Mila menambahkan karya ini merupakan hasil dari proses kreatif yang mendalam. "Sebelum penampilan, para siswa melakukan riset mengenai kondisi sampah di Yogyakarta. Mereka diajak untuk berpikir kritis tentang dampak sampah dan bagaimana cara menanggulanginya. Hasil dari riset tersebut kemudian diolah menjadi karya tari ini," jelasnya.

Alat edukasi

Tarian ini tidak hanya menjadi bentuk ekspresi seni, tetapi juga sebagai alat untuk mengedukasi dan menyadarkan masyarakat tentang pentingnya pengelolaan sampah yang baik demi keberlangsungan lingkungan di masa depan.

Ken Ayu Galuh Satiti, salah seorang penari MAD School berbagi cerita tentang proses kreatif mereka menyiapkan tarian kontemporer yang mengangkat isu lingkungan khususnya permasalahan sampah di Yogyakarta.

Dia mengungkapkan tantangan dan pengalaman berharga yang mereka peroleh selama proyek tersebut. Tantangan pertama yang dihadapi tim adalah menyempitkan tema yang awalnya luas menjadi lebih spesifik, yakni tentang sampah.
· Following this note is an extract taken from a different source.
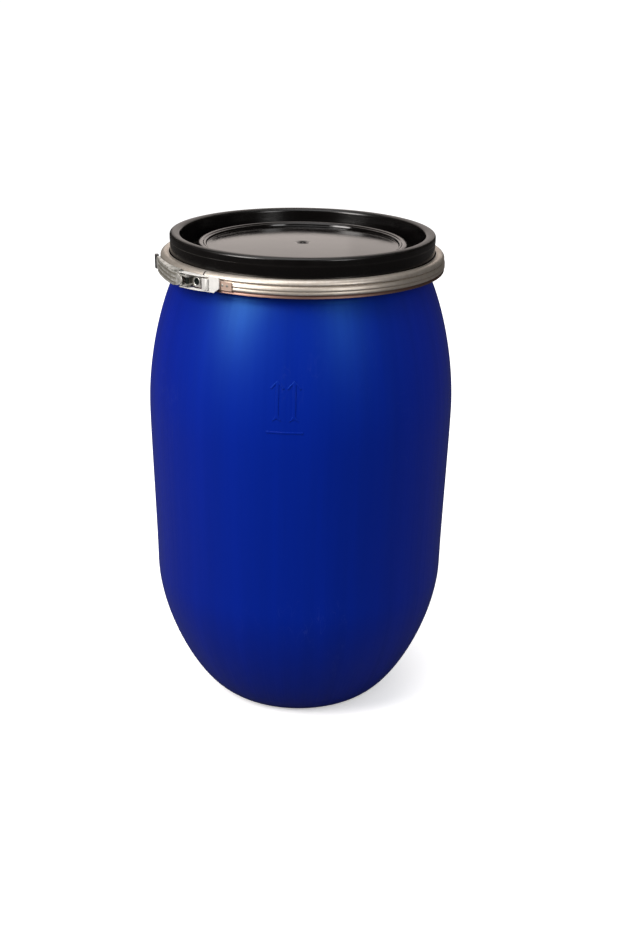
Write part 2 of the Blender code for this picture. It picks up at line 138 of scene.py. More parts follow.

"Awalnya, kita hanya ingin membahas soal lingkungan secara umum. Namun, fokus kita berubah ketika Mbak Mila mengusulkan untuk membuat konten tentang 'Jogja Darurat Sampah' beberapa bulan kemudian," ungkap Ayu.

Enam bulan

Tim kemudian mulai mengumpulkan sampah mereka sendiri dari rumah mereka masing-masing selama enam bulan. Tak terkecuali, sampah yang mereka hasilkan selama latihan.

"Sampah-sampah yang kami kumpulkan ini kemudian menjadi bahan utama properti tarian kami. Dua properti yang dipakai untuk menari, kami tempeli dengan sampah-sampah kami sendiri," jelas Ayu.

Proses latihan yang dilakukan setiap minggu selama tiga hingga empat jam penuh tantangan. Salah satu kesulitan utama yang dihadapi adalah bagaimana mengekspresikan keresahan yang mereka rasakan terhadap masalah sampah.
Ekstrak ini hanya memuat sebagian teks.